Ohio Auditor Dave Yost ridiculed the state Department of Education on Thursday for allowing some Columbus City Schools administrators to take part of the summer off as punishment for data-rigging.
"Here's the most important thing you do to make sure this never happens again: You make the people responsible pay, " Yost said. "It's about what we want to set as the expectation for people who are being paid by us, the people, to do a particular job."
At a news conference Thursday afternoon held in response to a report in The Dispatch, Yost charged that the department is trying to "clear the deck" rather than consider the damage done to children by the changing of thousands of student-enrollment records and the erasing of millions of absence records.
The message sent to future school officials who might consider data-rigging: Nothing is going to happen to you, Yost said.
The Dispatch reported on Wednesday that the Department of Education sent letters to dozens of Columbus City Schools administrators last week offering a deal that would suspend their state-required educator licenses over their roles in the district's data-rigging scandal.
The letters offered two-year license suspensions, with 22 months waived if the principals agree to serve 60 days of suspension, a term that could be served during summer break. The administrators also would complete ethics training and community service, said Ken Baker, executive director of the Ohio Association of Secondary School Administrators, which is representing several principals before the department. Baker said he knew of 33 administrators who received letters, and he speculated that there could be more.
Baker said he was concerned that the suspensions were all identical, regardless of the facts, which he described as "one-size-fits-all discipline."
Yost shared that concern: "Not everybody did the same thing. Not everybody did it as often as others, " and "after two years, there's been more than enough time to come to a just, individualized sanction."
Yost said he sent the department 64 names in January 2014 to consider for discipline and license action, and thus far he knows of only four who have been disciplined.
"This is not about Columbus City Schools at this point, " Yost said. "It's about the Ohio Department of Education."
Yost said he called Lonny J. Rivera, the state's interim school superintendent, on Thursday morning to express his disappointment. Yost said Rivera did not offer to rescind the suspension letters.
Asked whether the department could be trying to minimize disruptions to the district that a mass suspension of administrators would cause, Yost responded: "That assumes that having 60 lying, cheating administrators on the job makes your school district run better." The department could stagger the punishments if that is an issue, he said.
Department of Education spokeswoman Kim Norris did not return a telephone call seeking comment but issued a written statement saying ODE is "in the process of closing out the investigation related to data-scrubbing by administrators at Columbus City Schools. ODE already revoked six administrators’ licenses and notified eight others in December of the intent to revoke their license."
"Currently, ODE is working on other actions to suspend other administrator licenses, " the statement said. "We are dealing with each of the cases with appropriate sanctions based on the level of offense.

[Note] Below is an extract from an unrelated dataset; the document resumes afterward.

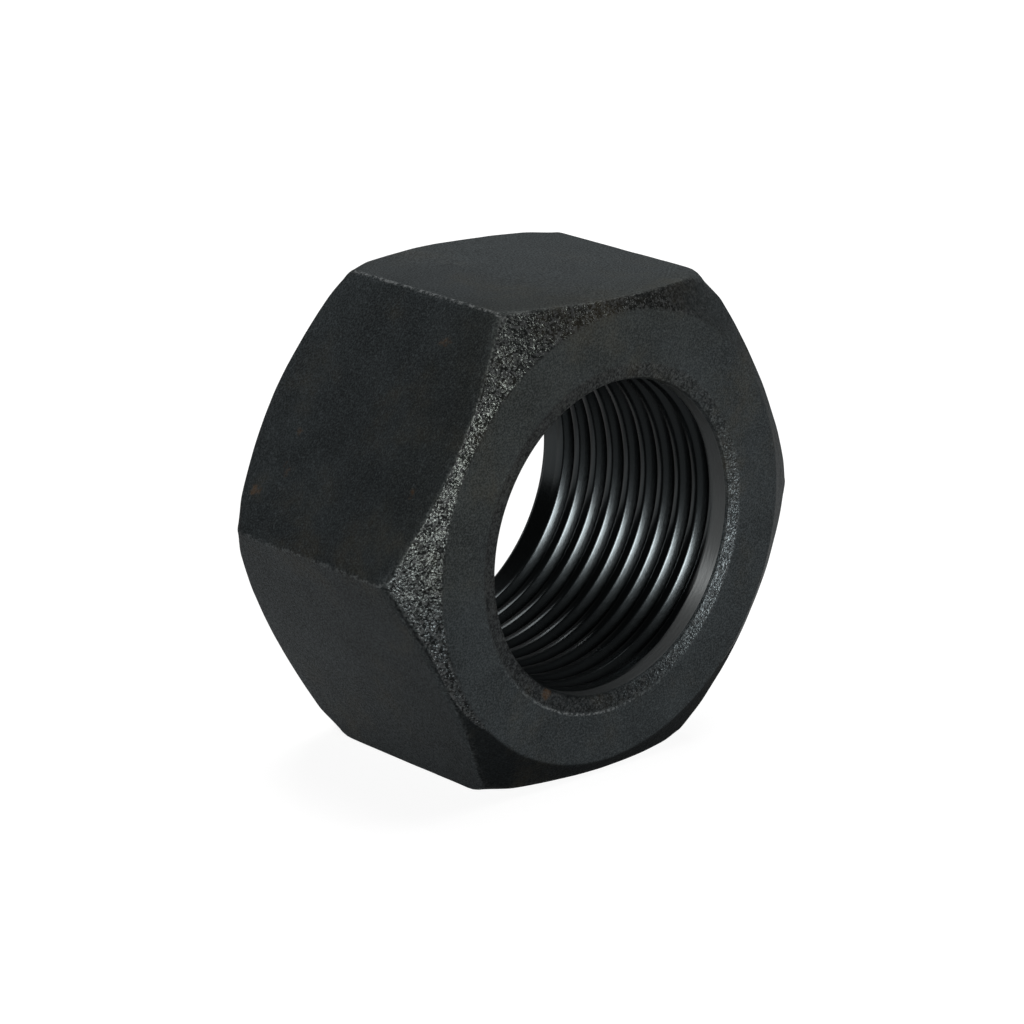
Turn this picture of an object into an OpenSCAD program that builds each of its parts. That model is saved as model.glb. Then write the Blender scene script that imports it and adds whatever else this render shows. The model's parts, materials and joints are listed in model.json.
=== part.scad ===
// Hexagon shaft nut of a disc harrow, in millimetres. One forged and tapped piece, standing on one of
// its flats. The origin is the middle of the threaded hole, whose axis lies along Y. The bearing end,
// which presses on the washer, faces -Y, and the top flat faces +Z.

/* [Wrench size] */
// Distance between two opposite flats
across_flats = 60; // [54:0.5:75]
// Height of the nut along the shaft
nut_height = 34; // [20:0.5:60]
// Radius of the six long edges between the flats
corner_r = 0.6; // [0.4:0.1:6]

/* [Bearing end] */
// Diameter of the flat ring that presses on the washer
bearing_d = 56.8; // [52:0.2:60]
// Slope of the chamfer against the bearing ring, in degrees
bearing_chamfer = 32; // [15:1:45]
// Radius of the soft edge round the bearing ring
bearing_edge_r = 1; // [0.2:0.1:3]
// Radius that blends the chamfer into the long edges
bearing_shoulder_r = 2; // [0.5:0.1:4]

/* [Back end] */
// Diameter of the flat ring on the back
back_d = 59; // [52:0.2:60]
// Slope of the chamfer against the back ring, in degrees
back_chamfer = 36; // [15:1:45]
// Radius of the soft edge round the back ring
back_edge_r = 1; // [0.2:0.1:3]
// Radius that blends the chamfer into the long edges
back_shoulder_r = 3.3; // [0.5:0.1:4]

/* [Threaded hole] */
// Nominal diameter of the thread
thread_d = 42; // [30:0.5:44]
// Pitch of the thread
thread_pitch = 3; // [1:0.25:4.5]
// How much wider the drilled hole is than the basic minor diameter
minor_allowance = 0.7; // [0:0.05:1.2]
// Outside diameter of the shallow recess round the hole, in both end faces
mouth_d = 44; // [42:0.2:50]
// Depth of the recess at its inner edge
mouth_depth = 0.25; // [0.1:0.05:1.5]
// Width of the small chamfer between recess and threaded wall, at the bearing end
rim_width = 0.2; // [0.05:0.05:0.5]
// Depth of that chamfer along the hole
rim_depth = 0.35; // [0.1:0.05:1.5]
// Width of the larger chamfer between recess and threaded wall, at the back end
back_rim_width = 0.7; // [0.1:0.05:1]
// Depth of that chamfer along the hole
back_rim_depth = 0.95; // [0.1:0.05:2]

/* [Hidden] */
$fn = 96;
// basic minor diameter of an internal thread of 60 degrees: nominal diameter less 10/8 of the thread's
// full triangle height
triangle_h = thread_pitch * cos(30);
bore_d = thread_d - 5 / 4 * triangle_h + minor_allowance;
// distance from the axis to the sharp corner of the hexagon, and to its rounded edge
corner_reach = across_flats / 2 / cos(30);
edge_reach = (across_flats / 2 - corner_r) / cos(30) + corner_r;
// how far outside the rounded edge the turned envelope would become parallel to the axis
shoulder_gap = 0.05;
outer_r = edge_reach + shoulder_gap;
// how far a cutter runs past the end faces
past = 1;
// how far a corner disc reaches past the flats
arc_lap = 0.05;

// Hexagon with round corners, flats at +Y and -Y: three bars across the flats and a disc in each corner,
// trimmed to the sharp hexagon. Each disc stands arc_lap further in than one that touches the flats, and
// is larger by as much, so its arc crosses the flats cleanly.
module rounded_hexagon() {
    corner_centre = (across_flats / 2 - corner_r) / cos(30) - arc_lap;
    flat_length = 2 * corner_centre * sin(30);
    intersection() {
        circle(corner_reach, $fn = 6);
        union() {
            for (turn = [0:60:120]) rotate(turn) square([flat_length, 2 * corner_reach], center = true);
            for (turn = [0:60:300]) rotate(turn) translate([corner_centre, 0]) circle(corner_r + arc_lap);
        }
    }
}

// Half section of a cone-ended turning: a flat ring of diameter face_d at height top, falling outwards at
// the given slope to the radius outer_r. A soft edge of radius edge_r lies between ring and slope, and a
// shoulder of radius shoulder_r between slope and cylinder. It reaches from height 0.
module end_section(top, face_d, slope, edge_r, shoulder_r) {
    // each arc touches its two sides at this distance from their meeting point
    edge_tangent = edge_r * tan(slope / 2);
    shoulder_tangent = shoulder_r * tan((90 - slope) / 2);
    face_r = face_d / 2;
    foot = top - (outer_r - face_r) * tan(slope);
    polygon([
        [0, 0], [outer_r, 0], [outer_r, foot - shoulder_tangent],
        [outer_r - shoulder_tangent * cos(slope), foot + shoulder_tangent * sin(slope)],
        [face_r + edge_tangent * cos(slope), top - edge_tangent * sin(slope)],
        [face_r - edge_tangent, top], [0, top]
    ]);
    translate([face_r - edge_tangent, top - edge_r]) circle(edge_r);
    translate([outer_r - shoulder_r, foot - shoulder_tangent]) circle(shoulder_r);
}

// The turned envelope that takes the corners off both ends of the hexagon
module end_chamfers() {
    end_z = nut_height / 2;
    rotate_extrude() end_section(end_z, bearing_d, bearing_chamfer, bearing_edge_r, bearing_shoulder_r);
    mirror([0, 0, 1])
        rotate_extrude() end_section(end_z, back_d, back_chamfer, back_edge_r, back_shoulder_r);
}

// Cutter for the upper end of the hole: a small chamfer of the given width and depth, which opens into a
// shallow dished recess. The recess keeps its slope where it runs past the end face.
module hole_mouth(width, depth) {
    rim_r = bore_d / 2 + width;
    end_z = nut_height / 2;
    wall_end = end_z - mouth_depth - depth;
    flare = past * (mouth_d / 2 - rim_r) / mouth_depth;
    rotate_extrude() polygon([
        [0, wall_end], [bore_d / 2, wall_end], [rim_r, end_z - mouth_depth],
        [mouth_d / 2 + flare, end_z + past], [0, end_z + past]
    ]);
}

// Hole through the nut at the thread's minor diameter
module tapped_hole() {
    cylinder(h = nut_height, d = bore_d, center = true);
    hole_mouth(rim_width, rim_depth);
    mirror([0, 0, 1]) hole_mouth(back_rim_width, back_rim_depth);
}

// The nut is drawn with its axis upright and its bearing end on top, then laid on one flat
module nut() {
    color([0.2, 0.22, 0.22])
    rotate([90, 0, 0])
    difference() {
        intersection() {
            linear_extrude(height = nut_height, center = true) rounded_hexagon();
            end_chamfers();
        }
        tapped_hole();
    }
}

nut();
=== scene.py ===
"""Hexagon shaft nut of a disc harrow: a forged, blackened body with a true helical thread, and a plain
studio round it. Lengths are in metres. The bore's axis is Y, the bearing end faces -Y, +Z is up."""

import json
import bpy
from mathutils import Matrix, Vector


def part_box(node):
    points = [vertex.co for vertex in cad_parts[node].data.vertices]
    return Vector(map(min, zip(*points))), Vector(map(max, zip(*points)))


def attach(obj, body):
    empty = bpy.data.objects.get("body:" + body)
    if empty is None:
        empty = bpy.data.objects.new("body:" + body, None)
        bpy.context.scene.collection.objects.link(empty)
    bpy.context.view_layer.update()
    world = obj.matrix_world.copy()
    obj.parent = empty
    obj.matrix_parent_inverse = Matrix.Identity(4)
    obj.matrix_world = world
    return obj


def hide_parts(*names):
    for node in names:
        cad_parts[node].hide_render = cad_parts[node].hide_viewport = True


bl_info = {
    "name": "Shaft nut",
    "version": (1, 0, 0),
    "blender": (4, 5, 0),
    "location": "3D View > Sidebar > Shaft nut",
    "description": "A forged hexagon nut with a true helical thread, and a plain studio for it",
    "category": "Add Mesh",
}

from math import cos, radians, sin, tan
from types import SimpleNamespace

import bpy
import numpy as np
from mathutils import Matrix, Vector

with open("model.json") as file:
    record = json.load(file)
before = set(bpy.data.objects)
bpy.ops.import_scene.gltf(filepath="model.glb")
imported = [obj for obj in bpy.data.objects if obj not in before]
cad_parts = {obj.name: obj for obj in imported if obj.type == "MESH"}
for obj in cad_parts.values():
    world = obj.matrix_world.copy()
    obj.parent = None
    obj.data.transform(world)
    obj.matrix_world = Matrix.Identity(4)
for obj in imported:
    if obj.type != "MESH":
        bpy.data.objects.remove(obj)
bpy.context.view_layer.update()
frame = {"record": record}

MM = 0.001
NUT_LOW, NUT_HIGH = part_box("nut")
THREAD_MOUNT = next(m for m in frame["record"]["mounts"] if m["name"] == "thread")

# Half the angle between the thread's flanks
FLANK = radians(30)

# Angles round the bore are measured from +Z towards +X
TURN = 2 * np.pi
SECTOR = TURN / 6
TOP_RIGHT_EDGE = SECTOR / 2
FOOT_EDGE = radians(210)
LOWER_LEFT_FLAT = radians(240)
TOP_LEFT_EDGE = radians(330)


def amount(name, description, default, **kind):
    """Property of a number, with its unit or subtype where one fits"""
    return bpy.props.FloatProperty(name=name, description=description, default=default, **kind)


def length(name, description, default):
    """Property of a length in metres"""
    return amount(name, description, default, unit="LENGTH")


def tone(name, description, default):
    """Property of a colour"""
    return bpy.props.FloatVectorProperty(
        name=name, description=description, default=default, subtype="COLOR", size=3)


class NutSizes(bpy.types.PropertyGroup):
    """Driving sizes of the nut"""
    across_flats: length("Across flats", "Distance between two opposite flats", NUT_HIGH.z - NUT_LOW.z)
    height: length("Height", "Height of the nut along the shaft", NUT_HIGH.y - NUT_LOW.y)
    corner_radius: length("Corner radius", "Radius of the six long edges", 0.6 * MM)
    bearing_radius: length(
        "Bearing ring radius", "Outer radius of the ring that presses on the washer", 28.4 * MM)
    bearing_slope: amount(
        "Bearing chamfer", "Slope of the front chamfer against the ring", radians(32), subtype="ANGLE")
    back_radius: length("Back ring radius", "Outer radius of the ring on the back", 29.5 * MM)
    back_slope: amount(
        "Back chamfer", "Slope of the back chamfer against the ring", radians(36), subtype="ANGLE")
    ring_edge: length("Ring edge", "Radius of the soft edge round both rings", 1 * MM)
    chamfer_edge: length("Chamfer edge", "Mean radius of the soft edge between chamfer and flat", 0.5 * MM)
    bearing_shoulder: length(
        "Bearing shoulder", "Radius that blends the front chamfer into the long edges", 2 * MM)
    back_shoulder: length(
        "Back shoulder", "Radius that blends the back chamfer into the long edges", 3.3 * MM)
    mouth_radius: length("Recess radius", "Outer radius of the shallow recess round the hole", 22 * MM)
    mouth_depth: length("Recess depth", "Depth of the recess at its inner edge", 0.25 * MM)
    rim_width: length("Rim width", "Width of the small chamfer inside the front recess", 0.2 * MM)
    rim_depth: length("Rim depth", "Depth of that chamfer along the hole", 0.35 * MM)
    back_rim_width: length("Back rim width", "Width of the larger chamfer inside the back recess", 0.7 * MM)
    back_rim_depth: length("Back rim depth", "Depth of that chamfer along the hole", 0.95 * MM)
    forging_sag: length(
        "Forging unevenness", "How far the forged skin wanders below its true surface", 0.07 * MM)
    lower_left_edge: length(
        "Lower left edge", "How much softer the chamfer's edge is on the lower left flat", 1.3 * MM)
    grain_relief: length("Grain relief", "Depth of the coarse lumps on the chamfers", 0.05 * MM)
    worn_corner: length("Worn corner", "How much larger a worn corner's shoulder is", 3 * MM)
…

"Until the consent agreements are signed and approved by the state Board of Education, they are not a public document."
Whether the state board will sign off is up in the air. Principals should be held to a high standard, board President Tom Gunlock said.
"I would want to look at each individual case and do this on a case-by-case basis, " Gunlock said. "For me, it's going to be who's more guilty, I guess, and is more culpable.
"I'm not inclined to give (everybody) the same punishment, " even if it means a drawn-out hearing process, said Gunlock, an appointee of Gov. John Kasich's. Ohio educators are entitled to a hearing, similar to a trial, before the state can remove them from their jobs.